Zwilling apologized for his participation in the riots, was forgiven, and sent quietly away to a pastor's position in Altenburg, but Karlstadt remained in Wittenberg, ostracized by Luther who now associated him subtly, and not so subtly, with the devil and blamed him for encouraging rebellion against civil authorities. Karlstadt was now also rejected by those he had led and was turned away by the university when he tried to publish his most recent works. When he received an invitation to preach in Orlamunde, he accepted and left Wittenberg.
At Orlamunde, Karlstadt completely broke with Luther and continued the same course, now condemned by Luther as 'radical', that he had followed when Luther was at Wartburg and which the latter had earlier encouraged, including the removal and destruction of icons in churches. Now, though, he rejected Luther's interpretation of the Eucharist as embodying Christ and moved toward Zwingli's view of the ritual as a memorial of Christ's sacrifice in which God was spiritually, not physically, present. He also adopted the Anabaptist rejection of infant baptism, claiming an infant could not make a conscious decision to accept Christ. Luther rejected both of these concepts and labeled Karlstadt a heretic.
Luther continued his attack on Karlstadt in letters and by prohibiting him from publishing anything, anywhere, without his approval. In August 1524, Karlstadt met Luther in the city of Jena at the Black Bear Inn where Luther accused Karlstadt of radical leanings and of being in league with Müntzer, who, by this time, was associated with the social unrest that was spreading throughout southern Germany. Karlstadt defended himself, noting how he had written to Müntzer at Allstedt, his base of operations, refusing to support him in armed resistance and rejecting any alliance between Orlamunde and Allstedt. Luther dismissed Karlstadt's explanations and defense and left the meeting after, essentially, telling his former friend to do his best to try to write anything against him and see what good came of it. A month later, Karlstadt was banished from Saxony by Frederick III, who had no further use for him since he had become Luther's patron.
The frustration of the lower classes over their treatment by the nobility and the Church, and their disappointment that the 'new teachings' had done nothing to alleviate their suffering, finally culminated in the German Peasants' War that broke out shortly after Karlstadt was exiled. Luther preached against the uprising just as he had against the disturbances in Wittenberg, causing Müntzer to attack him further for betraying the common people and supporting the status quo. Müntzer led a contingent of peasants in the war, while Karlstadt, threatened by people who associated him with Luther or with Luther's attacks on him, returned secretly to Wittenberg. With nowhere else to go, he was forced to ask Luther for sanctuary and was taken in along with his family in return for signing a retraction of any negative remarks he had made about Luther.

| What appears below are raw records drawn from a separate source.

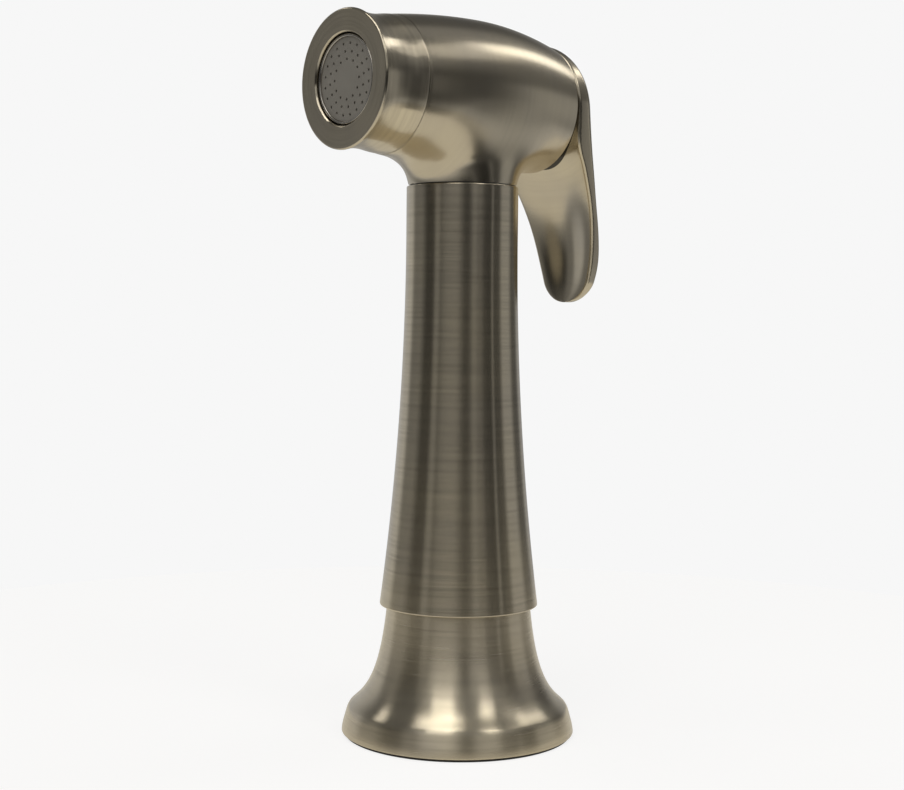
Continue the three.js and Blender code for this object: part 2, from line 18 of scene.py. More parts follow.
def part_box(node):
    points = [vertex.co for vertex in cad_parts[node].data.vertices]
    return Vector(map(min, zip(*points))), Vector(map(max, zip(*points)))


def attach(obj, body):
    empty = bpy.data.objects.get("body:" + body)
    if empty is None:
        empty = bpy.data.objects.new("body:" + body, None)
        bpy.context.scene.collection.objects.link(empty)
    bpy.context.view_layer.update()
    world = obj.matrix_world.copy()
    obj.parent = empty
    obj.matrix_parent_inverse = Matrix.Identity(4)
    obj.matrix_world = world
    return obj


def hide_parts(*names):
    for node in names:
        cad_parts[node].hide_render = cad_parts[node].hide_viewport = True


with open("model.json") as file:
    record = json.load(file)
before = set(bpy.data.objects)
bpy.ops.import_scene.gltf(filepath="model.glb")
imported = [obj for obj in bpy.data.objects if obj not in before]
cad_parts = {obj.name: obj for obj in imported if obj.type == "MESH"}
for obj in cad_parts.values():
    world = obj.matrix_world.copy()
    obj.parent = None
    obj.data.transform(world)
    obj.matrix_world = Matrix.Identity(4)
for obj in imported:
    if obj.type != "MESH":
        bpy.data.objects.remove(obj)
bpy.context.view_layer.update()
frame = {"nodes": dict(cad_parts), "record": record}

MM = 0.001


def middle(node):
    """The middle of a CAD node's box, in millimetres."""
    low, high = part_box(node)
    return (low + high) / 2 / MM


# ---------------------------------------------------------------- driving dimensions, in millimetres

AXIS_Y = middle("holder_flange").y  # the handle's axis
HEAD_Z = middle("nose_ring").z  # the spray head's axis
VALVE_Z = middle("valve_seat").z
NECK_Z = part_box("handle_sleeve")[1].z / MM
SKIRT_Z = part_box("handle_sleeve")[0].z / MM
HEAD_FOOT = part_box("head_body")[0].z / MM
COLLAR_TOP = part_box("holder_flange")[1].z / MM
FLANGE_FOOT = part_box("holder_flange")[0].z / MM
GASKET_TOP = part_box("holder_gasket")[1].z / MM
PIN_S = AXIS_Y - middle("pivot_pin").y
PIN_Y = middle("pivot_pin").z - HEAD_Z

FOOT_R = 26.88
GRIP_R = 12.8
SKIRT_R = 18.3
FLARE_TOP = 115.0
SLEEVE_WALL = 1.3
TUBE_R = 6.5

NOSE_SEAM = 22.7
FACE = 34.6
LIP_R = 15.1
BACK = -22.1
BARREL_R = 16.85
SEAM_R = 15.2
BACK_R = 15.0
BACK_DROP = 1.4
NECK_R = 12.5
BLEND = 4.0  # how broadly the neck flows into the barrel
RIM = 0.3  # the radius that breaks the head's cut edges
FOOT_RIM = 0.55  # and the rounder one at the neck's foot

CAP_GAP = 0.2
POCKET_FLOOR = -25.9
POCKET_R = 10.5
WEDGE_SLOPE = math.tan(math.radians(5.5))
TIP_TOP = -42.0  # where the lever's end starts to round off
LEVER_TIP = -46.9

# ---------------------------------------------------------------- places

UPRIGHT = Matrix.Translation((0, AXIS_Y, 0))
TO_NOSE = Matrix(((1, 0, 0, 0), (0, 0, -1, 0), (0, 1, 0, 0), (0, 0, 0, 1)))
NOSE = Matrix.Translation((0, AXIS_Y, HEAD_Z)) @ TO_NOSE
VALVE = Matrix.Translation((0, AXIS_Y, VALVE_Z)) @ TO_NOSE


CAMERA_AZIMUTH = -41.5  # where the camera stands, in degrees from +X
FLOOR_R = 0.24  # metres
BACKDROP = 0.93  # brightness of the plain backdrop

# ---------------------------------------------------------------- camera


def make_camera():
    """The photograph's view: from a little in front of the spray's right side, just above the middle."""
    distance, eye, azimuth = 0.3616, 0.0967, math.radians(CAMERA_AZIMUTH)
    yaw, pitch, roll = math.radians(0.31), math.radians(-2.9), math.radians(0.55)
    camera = bpy.data.objects.new("camera", bpy.data.cameras.new("camera"))
    camera.data.lens = 62.5
    camera.location = (
        distance * math.cos(azimuth),
        distance * math.sin(azimuth) + AXIS_Y * MM,
        eye,
    )
    heading = azimuth + math.pi + yaw
    forward = Vector((math.cos(heading), math.sin(heading), math.tan(pitch)))
    camera.rotation_mode = "QUATERNION"
    facing = forward.to_track_quat("-Z", "Y")
    camera.rotation_quaternion = facing @ Matrix.Rotation(roll, 3, "Z").to_quaternion()
    camera.data.clip_start = 0.01
    camera.data.clip_end = 20
    bpy.context.scene.collection.objects.link(camera)
    bpy.context.scene.camera = camera


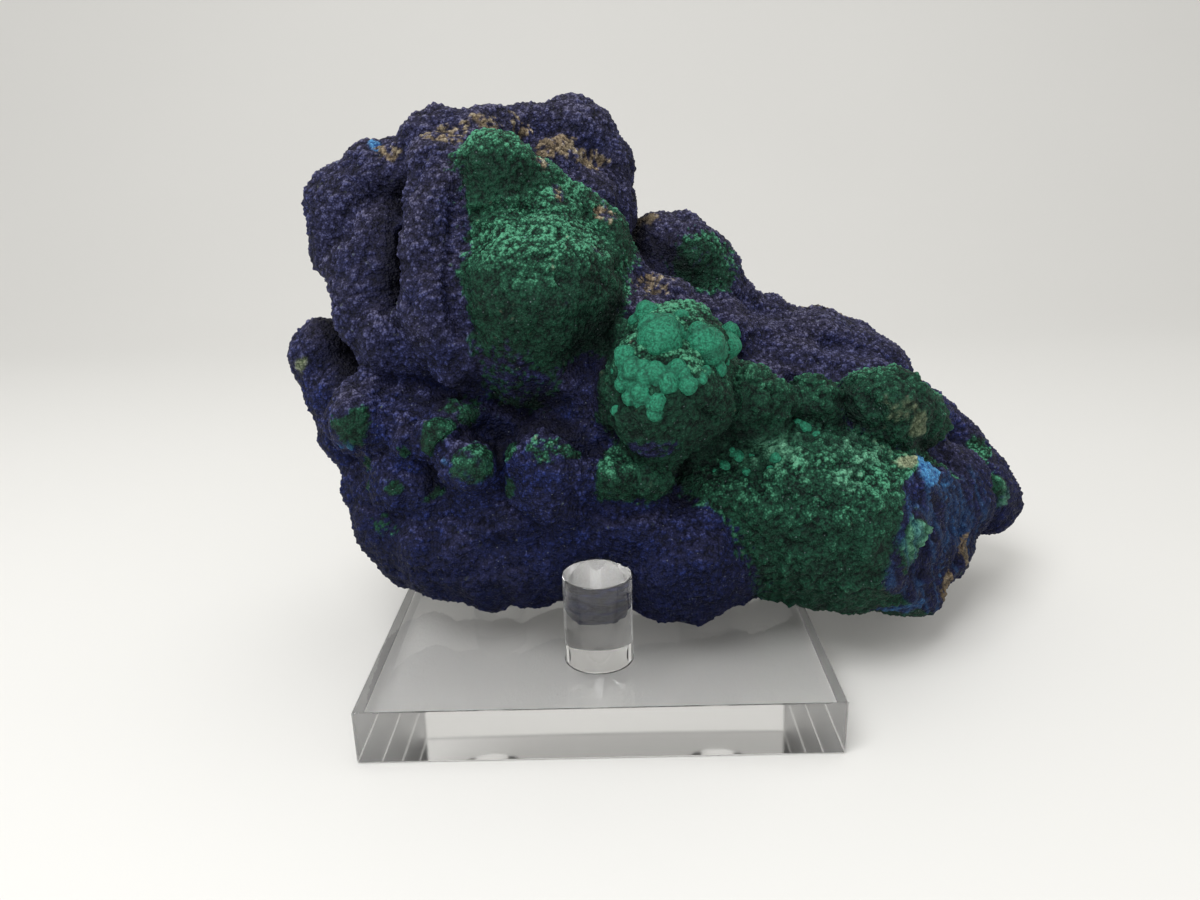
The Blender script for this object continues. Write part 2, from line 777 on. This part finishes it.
def mineral_shares(points):
    """How much of each mineral and which area of the surface each point has, from the lump it lies on."""
    warp = np.stack([cloud(points, 5 * MM, seed) for seed in (11, 12, 13)], 1)
    warped = points + 1.6 * MM * warp
    blend = 0.9 * MM
    green = np.zeros(len(points))
    total = np.zeros(len(points))
    nearest = np.full(len(points), 1.0)
    area_of = np.zeros(len(points), np.int32)
    for mineral, area, middle, half in all_lumps():
        apart = ball_distance(warped, middle, half)
        weight = np.exp(-np.clip(apart, -20 * MM, 20 * MM) / blend)
        total += weight
        if mineral == MALACHITE:
            green += weight
        closer = apart < nearest
        nearest[closer] = apart[closer]
        area_of[closer] = AREAS.index(area)
    return green / total, area_of, warped


def patched(points, shares, patches, surface):
    """Lays each patch over the shares, strongest in its middle."""
    for kind, strength, x, y, radius, tall in patches:
        middle, _, wide = seen_on(surface, x, y, radius)
        out = (points - np.array(middle)) / np.array((wide, wide * max(1, tall), wide * tall))
        cover = strength * step_up(1.3 - np.linalg.norm(out, axis=1), 0, 0.7)
        for name in shares:
            shares[name] = shares[name] * (1 - cover) + (cover if name == kind else 0)
    return shares


def swelled(points, surface):
    """How far each lobe raises the points near it."""
    height = np.zeros(len(points))
    for x, y, radius, rise in LOBES:
        middle, _, reach = seen_on(surface, x, y, radius)
        apart = np.linalg.norm(points - np.array(middle), axis=1) / reach
        height += rise * MM * np.clip(1 - apart ** 2, 0, 1) ** 0.8
    return height


def creased(points, surface):
    """How deep the creases cut in at each point."""
    depth = np.zeros(len(points))
    for places, half_width, deepest in CREASES:
        for (x0, y0), (x1, y1) in zip(places, places[1:]):
            for share in np.linspace(0, 1, 8):
                x = x0 + (x1 - x0) * share
                y = y0 + (y1 - y0) * share
                middle, _, reach = seen_on(surface, x, y, half_width)
                near = np.flatnonzero((np.abs(points - np.array(middle)) < reach).all(1))
                apart = np.linalg.norm(points[near] - np.array(middle), axis=1) / reach
                cut = deepest * MM * np.clip(1 - apart, 0, 1) ** 1.5
                depth[near] = np.maximum(depth[near], cut)
    return depth


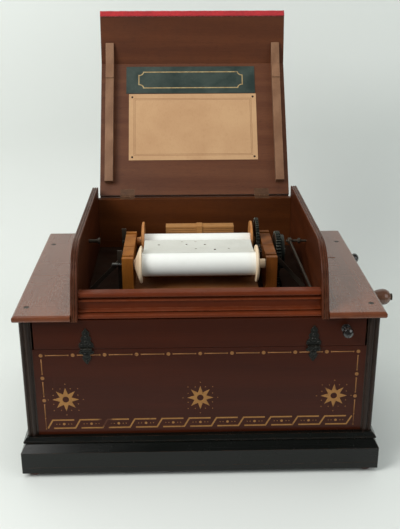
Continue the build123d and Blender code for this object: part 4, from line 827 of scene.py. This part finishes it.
# ---- lid ------------------------------------------------------------------------
def corners_of(node_name):
    """The vertices of a CAD node."""
    held = frame["nodes"][node_name]
    points = np.zeros(len(held.data.vertices) * 3)
    held.data.vertices.foreach_get("co", points)
    place = np.array(held.matrix_world)
    return points.reshape(-1, 3) @ place[:3, :3].T + place[:3, 3]


def lid_hinge():
    """The lid's joint."""
    return next(j for j in frame["joints"] if j["name"] == "lid_hinge")


def lid_directions():
    """Directions across the open lid, up its main board and out of that board's inner face."""
    travel = math.radians(max(abs(end) for end in lid_hinge()["range_deg"]))
    up = Vector((0, -math.cos(travel), math.sin(travel)))
    out = Vector((0, -math.sin(travel), -math.cos(travel)))
    return Vector((1, 0, 0)), up, out


def lid_face(node_name, half_thickness):
    """Middle of the face of a sheet on the open lid, and the directions across, up and out of that face."""
    low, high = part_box(node_name)
    across, up, out = lid_directions()
    return (low + high) / 2 + out * half_thickness, across, up, out


def hollow_frame(half_width, half_height, across, up):
    """An oblong outline whose corners are hollow: quarter ellipses of those radii round each corner point."""
    points = 9
    t = np.linspace(math.pi, 1.5 * math.pi, points)
    quarter = np.stack([half_width + across * np.cos(t), half_height + up * np.sin(t)], -1)
    turn = quarter[::-1]
    return np.concatenate([quarter, turn * (1, -1), quarter * (-1, -1), turn * (-1, 1)])


class ORGAN_OT_plate_border(bpy.types.Operator):
    """Painted border line with hollow corners on the plate inside the lid"""

    bl_idname = "organ.plate_border"
    bl_label = "Plate Border"

    def execute(self, context):
        size = context.scene.organ_lid_fittings
        tones = context.scene.organ_colours
        outline = hollow_frame(
            size.plate_half_width, size.plate_half_height, size.plate_hollow, size.plate_hollow_height)
        paint = gilded("plate_border_paint", tuple(tones.plate_border), tuple(tones.plate))
        flat = strokes([outline], size.plate_line, size.ink, True)
        shape = laid(flat, *lid_face("name_plate", size.plate_thickness / 2))
        piece("plate_border", shape, paint, "lid", smooth=False)
        return {"FINISHED"}


class ORGAN_OT_lid_lipping(bpy.types.Operator):
    """Narrow strip along the lid's foot that closes the gap to the back board when the lid is open"""

    bl_idname = "organ.lid_lipping"
    bl_label = "Lid Lipping"

    def execute(self, context):
        size = context.scene.organ_lid_fittings
        across, up, out = lid_directions()
        pin = np.array(lid_hinge()["pos_m"])
        board = corners_of("lid_main_board") - pin
        ends = board[:, 0].min(), board[:, 0].max()
        foot, back = (board @ np.array(up)).min(), (board @ np.array(out)).min()
        low, front = foot - size.lipping, back + size.lipping_width
        section = [(foot, back), (foot, front), (low, front), (low, back)]
        rings = np.array([[[(x, *point) for point in section] for x in ends]])
        wood = timber(
            "lipping_mahogany", linear((96, 58, 36)), linear((70, 38, 22)), figure=0.9, pores=0.7,
            rough=(0.42, 0.56), specular=0.3, coat=0.1, coat_rough=0.3, age=0.25, dust=0.0)
        piece("lid_lipping", laid(closed(rings), pin, across, up, out), wood, "lid", smooth=False)
        return {"FINISHED"}


class ORGAN_OT_card_frame(bpy.types.Operator):
    """Ruled double frame on the card inside the lid"""

    bl_idname = "organ.card_frame"
    bl_label = "Card Frame"

    def execute(self, context):
        size = context.scene.organ_lid_fittings
        frames = []
        for inset in (size.card_inset, size.card_inset + size.card_gap):
            x, z = size.card_half_width - inset, size.card_half_height - inset
            frames.append([(x, z), (x, -z), (-x, -z), (-x, z)])
        ink = paper_stock(
            "card_ink", linear((120, 84, 58)), linear((150, 112, 80)), age=0.4, scale=60.0, fleck=0.4)
        flat = strokes(frames, size.card_line, size.ink, True)
        shape = laid(flat, *lid_face("lid_card", size.card_thickness / 2))
        piece("card_frame", shape, ink, "lid", smooth=False)
        return {"FINISHED"}


FELT_STEPS = 240  # along the strip
FELT_SIDE_STEPS = 8  # along each side of its section
FELT_WAVES = ((310, 0.9), (790, 2.1))  # its unevenness: radians per metre along it and per step round it
FELT_WAVE = 0.03  # height of each of those waves, as a share of the distance from the section's middle
FELT_SHRINK = 0.97  # size of the strip's section, as a share of the CAD piece's


class ORGAN_OT_lid_felt(bpy.types.Operator):
    """Red felt strip on the landing edge of the lid"""

    bl_idname = "organ.lid_felt"
    bl_label = "Lid Felt"

    def execute(self, context):
        tones = context.scene.organ_colours
        corners = np.unique(corners_of("lid_felt").round(6), axis=0)
        x = np.linspace(corners[:, 0].min(), corners[:, 0].max(), FELT_STEPS)
        section = corners[corners[:, 0] < 0][:, 1:]
        middle = section.mean(0)
        order = np.argsort(np.arctan2(section[:, 1] - middle[1], section[:, 0] - middle[0]))
        section = section[order]
        s = np.linspace(0, 1, FELT_SIDE_STEPS, endpoint=False).reshape(1, -1, 1)
        loop = (section[:, None] * (1 - s) + np.roll(section, -1, 0)[:, None] * s).reshape(-1, 2)
        t = np.arange(len(loop))
        waver = 1 + FELT_WAVE * sum(np.sin(x[:, None] * a + t * b) for a, b in FELT_WAVES)
        ring = middle + (loop - middle)[None] * waver[..., None] * FELT_SHRINK
        rings = np.concatenate([np.broadcast_to(x[:, None, None], ring.shape[:2] + (1,)), ring], -1)
        red = woven(
            "red_felt", tuple(tones.felt), linear((120, 20, 26)), scale=700.0, rough=0.95, sheen=0.6,
            fuzz=0.55)
        strip = piece("felt_strip", closed(rings[None]), red, "lid", replaced=("lid_felt",))
        return {"FINISHED"}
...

Müntzer was executed after the Battle of Frankenhausen in May 1525, ending the war, and Luther, who had been attacked by peasants while on a speaking tour that year, published his Against the Robbing and Murdering Hordes of Peasants, advocating for their execution. There is no record of Karlstadt's reaction to this pamphlet because Luther still prohibited him from preaching, teaching, or publishing, and he supported himself and his family as a farmer and merchant until 1529 when he left for Switzerland, preaching in Zürich and associating first with Zwingli and later with Bullinger. By 1534, he was in Basel where he remained the dean of the University of Basel until he died of the plague in December 1541.
Although Luther is rightly recognized for his pivotal role in launching the Protestant Reformation, Andreas Karlstadt was the first activist in Wittenberg to challenge the authority of the Church. He both inspired and was inspired by Luther, at first cautioning and then encouraging him to take the stand he is famous for. Like Müntzer and, to a lesser degree, Melanchthon – as well as others who supported Luther's early efforts – Karlstadt was rejected by Luther when it seemed expedient to do so and continues to be referenced mainly as a footnote to Luther's story. He was instrumental in establishing the Reformation in his own right, however, and recent scholarship is working to elevate him to the stature and recognition he should have received long ago.